§ Description of the task
Copy out all of the material exactly as presented.

[START Exercise data]

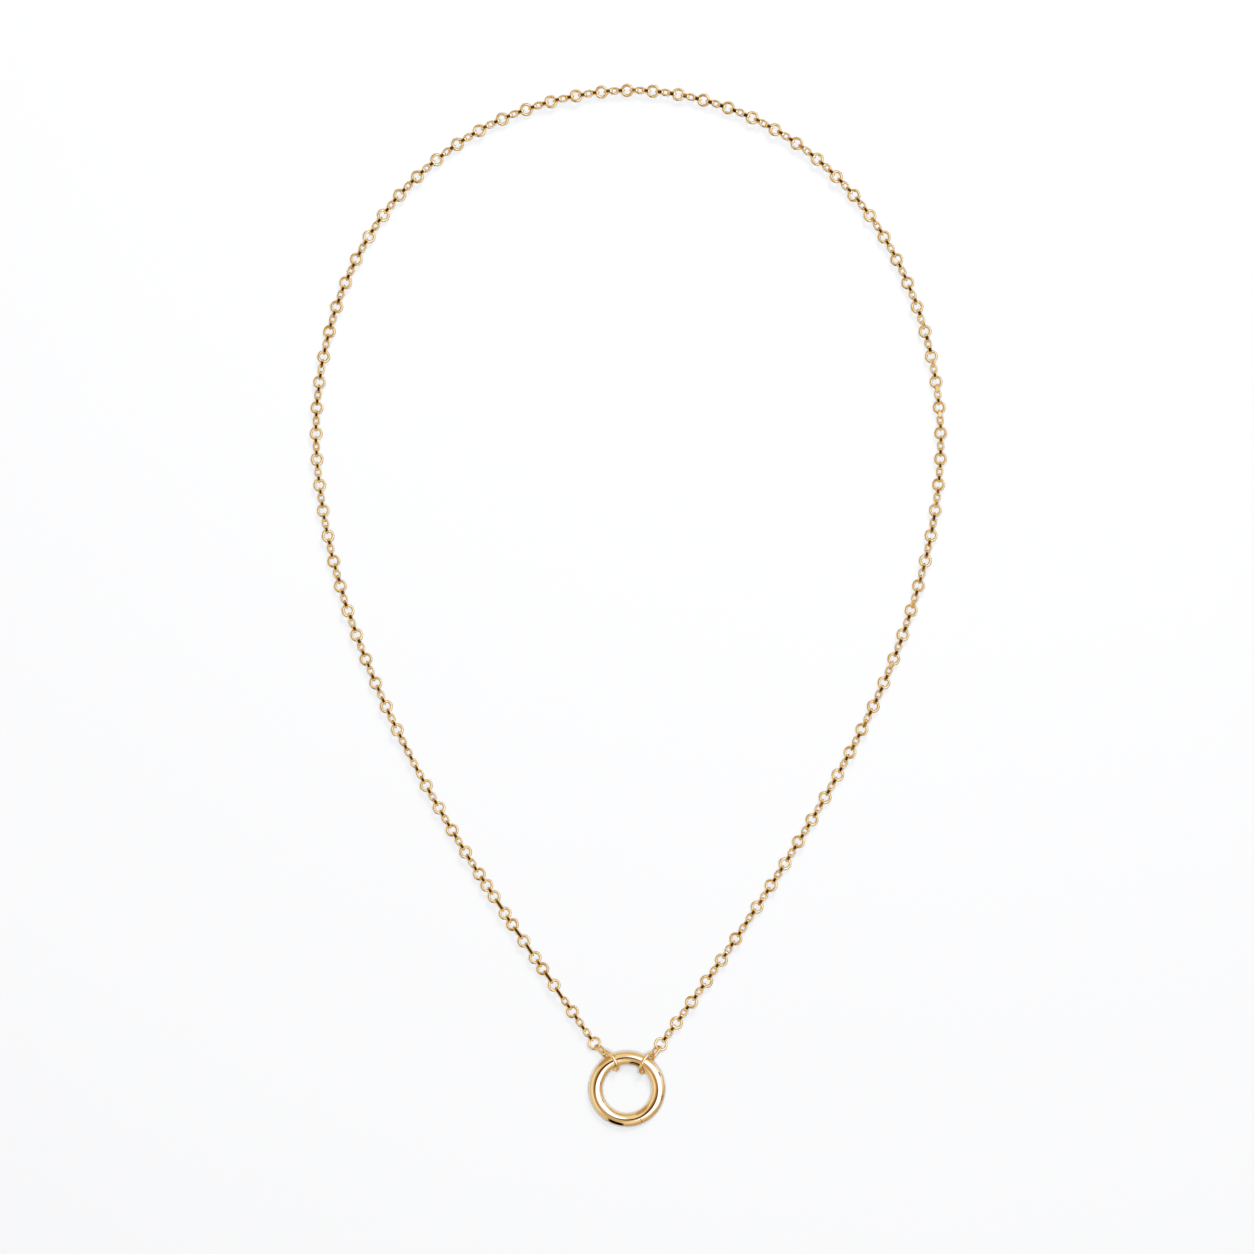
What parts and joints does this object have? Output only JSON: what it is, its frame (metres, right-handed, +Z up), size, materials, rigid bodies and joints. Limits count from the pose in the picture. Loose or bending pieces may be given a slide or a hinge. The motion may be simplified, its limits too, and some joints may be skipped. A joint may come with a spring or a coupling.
{
  "type": "open circle pendant on a chain",
  "caption": "Polished yellow gold open circle pendant hung by two jump rings from a fine rolo chain, lying flat as a closed neck loop.",
  "frame": {"origin": "on the surface that the necklace lies on, in the middle of its outline seen from above", "axes": "+X to the right, +Y from the pendant towards the back of the neck loop, +Z up off the surface"},
  "size_m": [0.1186, 0.1944, 0.0046],
  "materials": {
    "pendant": "mirror polished yellow gold",
    "jump_ring": "polished yellow gold wire",
    "chain": "polished yellow gold links"
  },
  "bodies": {
    "root": {"pendant_ring": "pendant", "jump_ring_left": "jump_ring", "jump_ring_right": "jump_ring", "end_link_left": "chain", "end_link_right": "chain", "round_link_left": "chain", "round_link_right": "chain", "chain_left": "chain", "chain_right": "chain"}
  },
  "joints": []
}
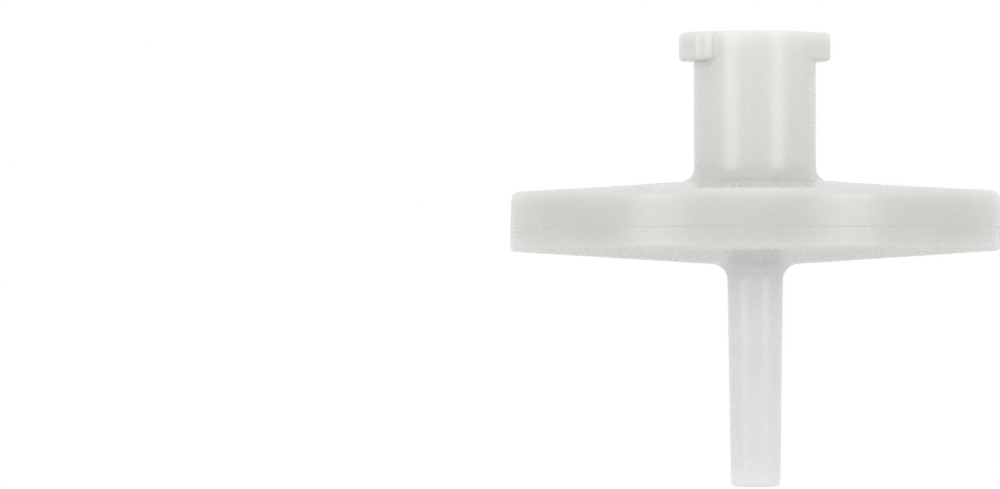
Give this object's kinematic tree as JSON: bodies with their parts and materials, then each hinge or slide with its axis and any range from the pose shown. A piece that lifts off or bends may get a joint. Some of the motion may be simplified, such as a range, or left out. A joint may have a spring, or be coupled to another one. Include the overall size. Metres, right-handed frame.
{
  "type": "syringe filter",
  "caption": "Round disc syringe filter with a lugged luer-lock inlet hub on one face and a slim tapered outlet spout on the other.",
  "frame": {"origin": "centre of the inlet's mouth, on the plane of its end ring and of the lugs' top faces", "axes": "+Z along the flow axis, out of the inlet's mouth; the outlet points down -Z; +X through the middle of one lug"},
  "size_m": [0.0252, 0.0252, 0.0233],
  "materials": {
    "natural_polypropylene": "translucent milky natural polypropylene, fine satin surface",
    "white_membrane": "matt white porous film"
  },
  "bodies": {
    "root": {"inlet_shell": "natural_polypropylene", "filter_membrane": "white_membrane", "outlet_shell": "natural_polypropylene"}
  },
  "joints": []
}
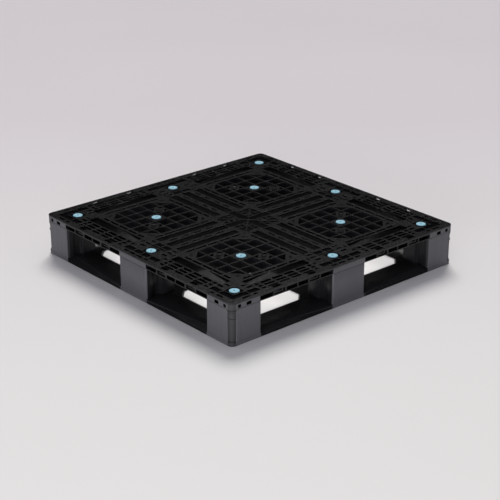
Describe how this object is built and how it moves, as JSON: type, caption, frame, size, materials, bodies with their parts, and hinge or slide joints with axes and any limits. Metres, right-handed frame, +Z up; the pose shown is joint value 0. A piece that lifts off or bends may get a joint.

[END Exercise data]

§ Worked answer
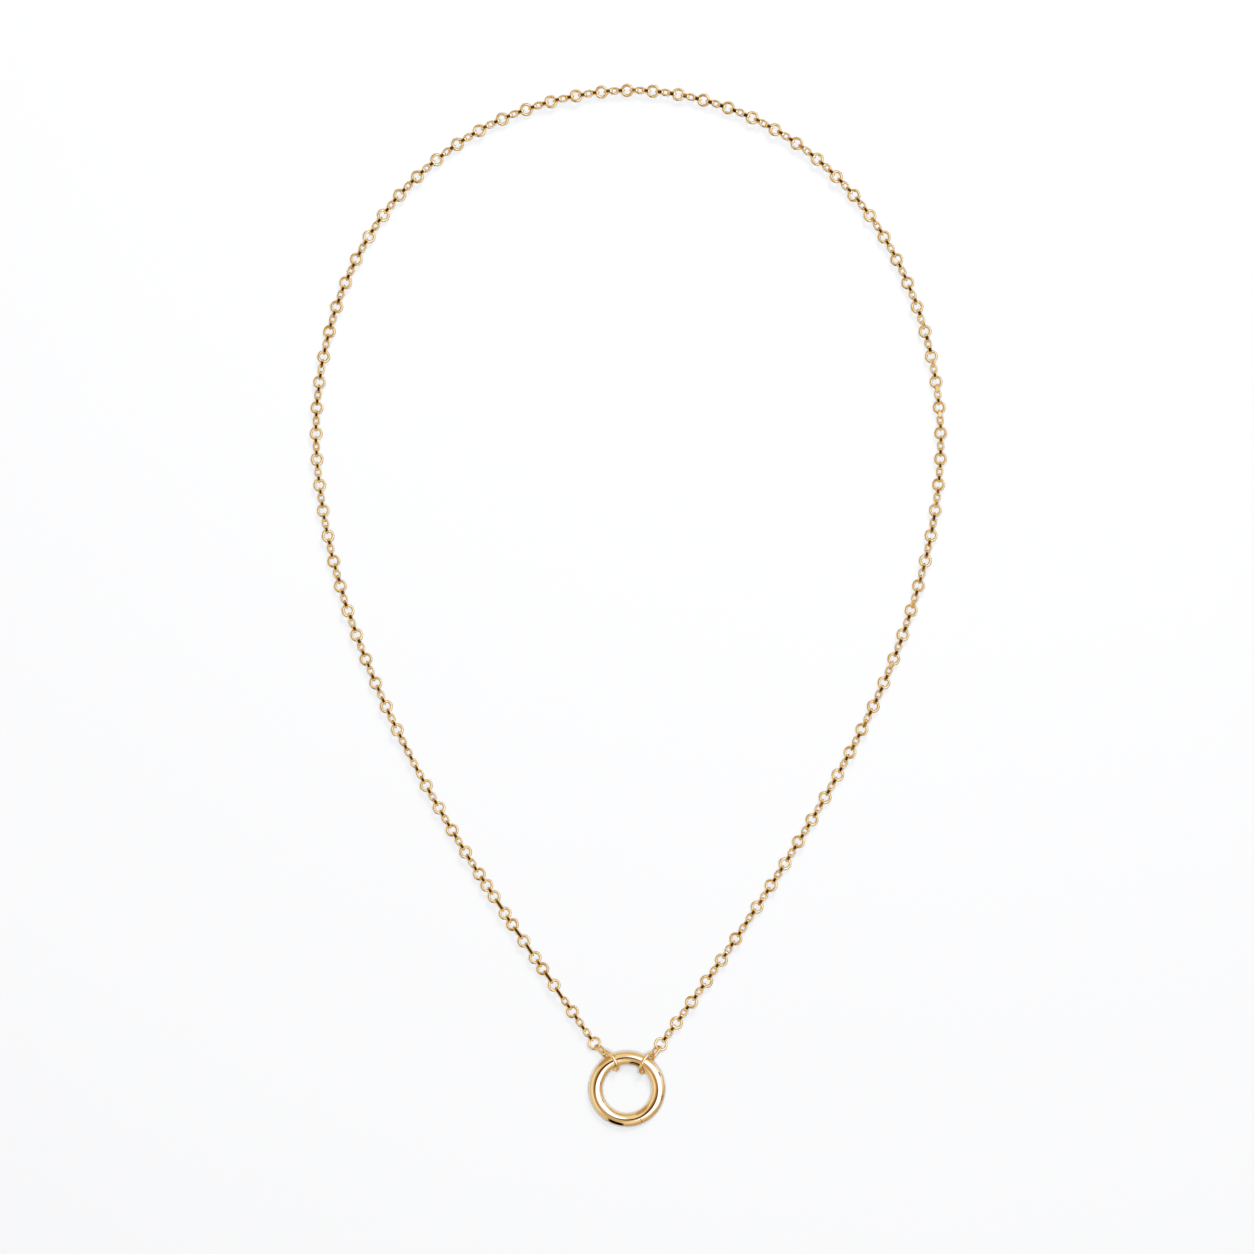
What parts and joints does this object have? Output only JSON: what it is, its frame (metres, right-handed, +Z up), size, materials, rigid bodies and joints. Limits count from the pose in the picture. Loose or bending pieces may be given a slide or a hinge. The motion may be simplified, its limits too, and some joints may be skipped. A joint may come with a spring or a coupling.
{
  "type": "open circle pendant on a chain",
  "caption": "Polished yellow gold open circle pendant hung by two jump rings from a fine rolo chain, lying flat as a closed neck loop.",
  "frame": {"origin": "on the surface that the necklace lies on, in the middle of its outline seen from above", "axes": "+X to the right, +Y from the pendant towards the back of the neck loop, +Z up off the surface"},
  "size_m": [0.1186, 0.1944, 0.0046],
  "materials": {
    "pendant": "mirror polished yellow gold",
    "jump_ring": "polished yellow gold wire",
    "chain": "polished yellow gold links"
  },
  "bodies": {
    "root": {"pendant_ring": "pendant", "jump_ring_left": "jump_ring", "jump_ring_right": "jump_ring", "end_link_left": "chain", "end_link_right": "chain", "round_link_left": "chain", "round_link_right": "chain", "chain_left": "chain", "chain_right": "chain"}
  },
  "joints": []
}
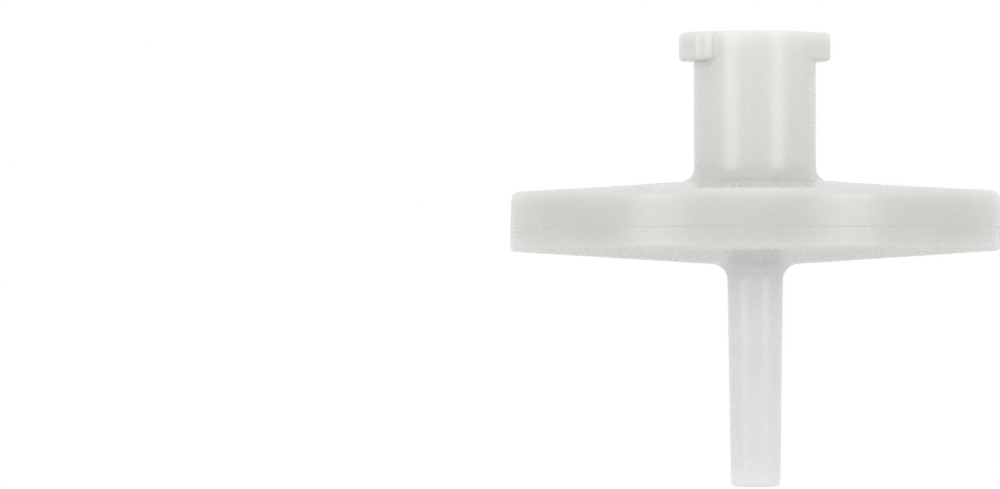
Give this object's kinematic tree as JSON: bodies with their parts and materials, then each hinge or slide with its axis and any range from the pose shown. A piece that lifts off or bends may get a joint. Some of the motion may be simplified, such as a range, or left out. A joint may have a spring, or be coupled to another one. Include the overall size. Metres, right-handed frame.
{
  "type": "syringe filter",
  "caption": "Round disc syringe filter with a lugged luer-lock inlet hub on one face and a slim tapered outlet spout on the other.",
  "frame": {"origin": "centre of the inlet's mouth, on the plane of its end ring and of the lugs' top faces", "axes": "+Z along the flow axis, out of the inlet's mouth; the outlet points down -Z; +X through the middle of one lug"},
  "size_m": [0.0252, 0.0252, 0.0233],
  "materials": {
    "natural_polypropylene": "translucent milky natural polypropylene, fine satin surface",
    "white_membrane": "matt white porous film"
  },
  "bodies": {
    "root": {"inlet_shell": "natural_polypropylene", "filter_membrane": "white_membrane", "outlet_shell": "natural_polypropylene"}
  },
  "joints": []
}
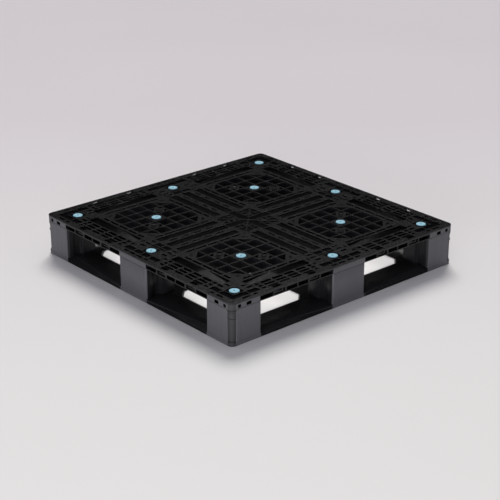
Describe how this object is built and how it moves, as JSON: type, caption, frame, size, materials, bodies with their parts, and hinge or slide joints with axes and any limits. Metres, right-handed frame, +Z up; the pose shown is joint value 0. A piece that lifts off or bends may get a joint.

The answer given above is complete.